Each OSD is pinned to a specific NVMe device by disk ID to prevent accidental data loss:

cluster/values.yaml (storage section)

cephClusterSpec:
  storage:
    useAllNodes: false
    useAllDevices: false
    config:
      osdsPerDevice: "1"
    nodes:
      - name: "worker-01"
        devices:
          - name: "/dev/disk/by-id/nvme-AirDisk_512GB_SSD_NFQ0044006866P70GX"
      - name: "worker-02"
        devices:
          - name: "/dev/disk/by-id/nvme-AirDisk_512GB_SSD_NFQ0044007344P70GX"
      - name: "worker-03"
        devices:
          - name: "/dev/disk/by-id/nvme-AirDisk_512GB_SSD_NFQ0044010702P70GX"

Device selection

useAllNodes and useAllDevices are both set to false. Each node and device is explicitly listed to prevent Ceph from consuming unintended disks. Devices are referenced by /dev/disk/by-id/ paths for stability across reboots.

Network¶

cephClusterSpec:
  network:
    provider: host

Host networking is used for Ceph daemons to maximize throughput and minimize latency between OSDs and monitors.

Resource Limits¶

Daemon	CPU Request	Memory Request	Memory Limit
MGR	125m	512Mi	2Gi
MON	49m	512Mi	1Gi
OSD	442m	1Gi	6Gi
MGR Sidecar	49m	128Mi	256Mi
Crash Collector	15m	64Mi	64Mi
Log Collector	100m	100Mi	1Gi

Storage Resources¶

CephBlockPool¶

The default block pool provides three-way replication across the three OSD nodes.

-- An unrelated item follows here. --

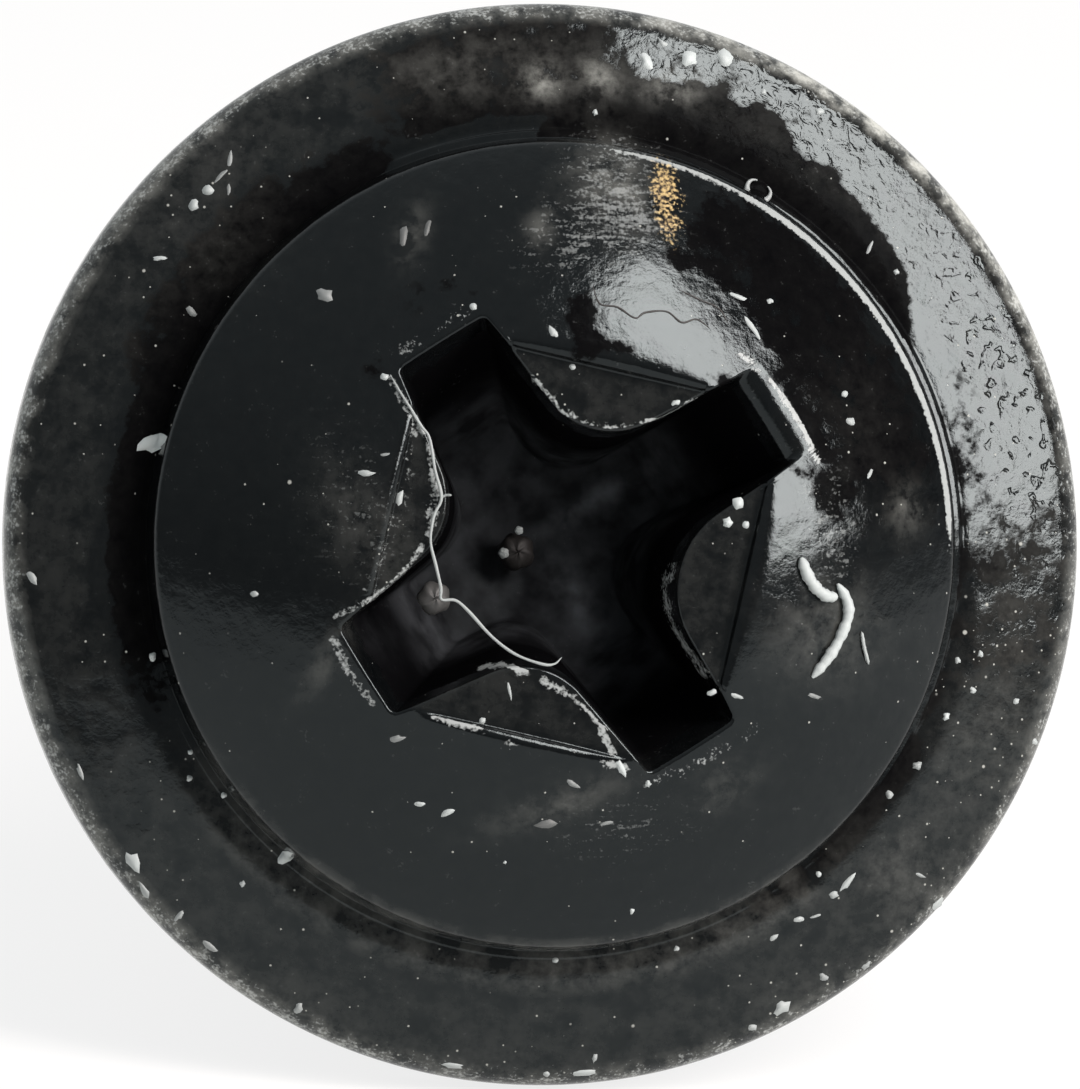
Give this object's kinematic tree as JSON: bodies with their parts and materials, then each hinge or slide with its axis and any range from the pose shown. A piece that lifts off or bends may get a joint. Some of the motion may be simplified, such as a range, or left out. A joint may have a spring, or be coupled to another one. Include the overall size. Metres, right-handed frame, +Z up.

This is configured through the rook-ceph-cluster Helm chart's defaults.

Current configuration

cephFileSystems: [] -- No CephFS filesystems are deployed
cephObjectStores: [] -- No S3-compatible object stores are deployed
cephBlockPoolsVolumeSnapshotClass.enabled: false -- Volume snapshot class for block pools is not yet enabled

StorageClass¶

The Helm chart creates a ceph-block StorageClass that provisions RBD (RADOS Block Device) volumes from the block pool. Applications request storage through PVCs referencing this class:

apiVersion: v1
kind: PersistentVolumeClaim
metadata:
  name: my-app-data
spec:
  accessModes:
    - ReadWriteOnce
  storageClassName: ceph-block
  resources:
    requests:
      storage: 10Gi

Dashboard¶

The Ceph dashboard is enabled and accessible via the internal gateway:

cluster/httproute.yaml

apiVersion: gateway.networking.k8s.io/v1
kind: HTTPRoute
metadata:
  name: rook-ceph-dashboard
  namespace: rook-ceph
spec:
  hostnames:
    - rook.example.com
  parentRefs:
    - name: envoy-internal
      namespace: networking
      sectionName: https
  rules:
    - backendRefs:
        - name: rook-ceph-mgr-dashboard
          port: 7000

Access the dashboard at https://rook.example.com from the internal network or via Tailscale VPN.

Dashboard credentials

The dashboard admin password is stored in the rook-ceph-dashboard-password secret in the rook-ceph namespace:

kubectl -n rook-ceph get secret rook-ceph-dashboard-password \
  -o jsonpath='{.data.password}' | base64 -d

Monitoring¶

Grafana Dashboards¶

Three Grafana dashboards are deployed as ConfigMaps with the grafana_dashboard: "true" label, automatically discovered by the Grafana sidecar:

Dashboard	Grafana ID	Purpose
Ceph Cluster	2842	Overall cluster health, IOPS, throughput
Ceph OSD	5336	Per-OSD performance and utilization
Ceph Pools	5342	Pool-level statistics and capacity

Toolbox¶

The Rook toolbox pod is enabled (toolbox.enabled: true) for interactive Ceph CLI troubleshooting:

kubectl -n rook-ceph exec -it deploy/rook-ceph-tools -- bash

# Inside the toolbox
ceph status
ceph osd status
ceph df
rados df

Health Checks¶

Common commands to verify Ceph cluster health:

Quick StatusOSD TreePool UsagePG Status

kubectl -n rook-ceph exec deploy/rook-ceph-tools -- ceph status

kubectl -n rook-ceph exec deploy/rook-ceph-tools -- ceph osd tree

kubectl -n rook-ceph exec deploy/rook-ceph-tools -- ceph df

kubectl -n rook-ceph exec deploy/rook-ceph-tools -- ceph pg stat

Data safety

The cleanupPolicy.confirmation field is left empty (""). Setting it to "yes-really-destroy-data" would allow the cleanup job to wipe all Ceph data when the CephCluster resource is deleted. Never change this unless you are intentionally decommissioning the cluster.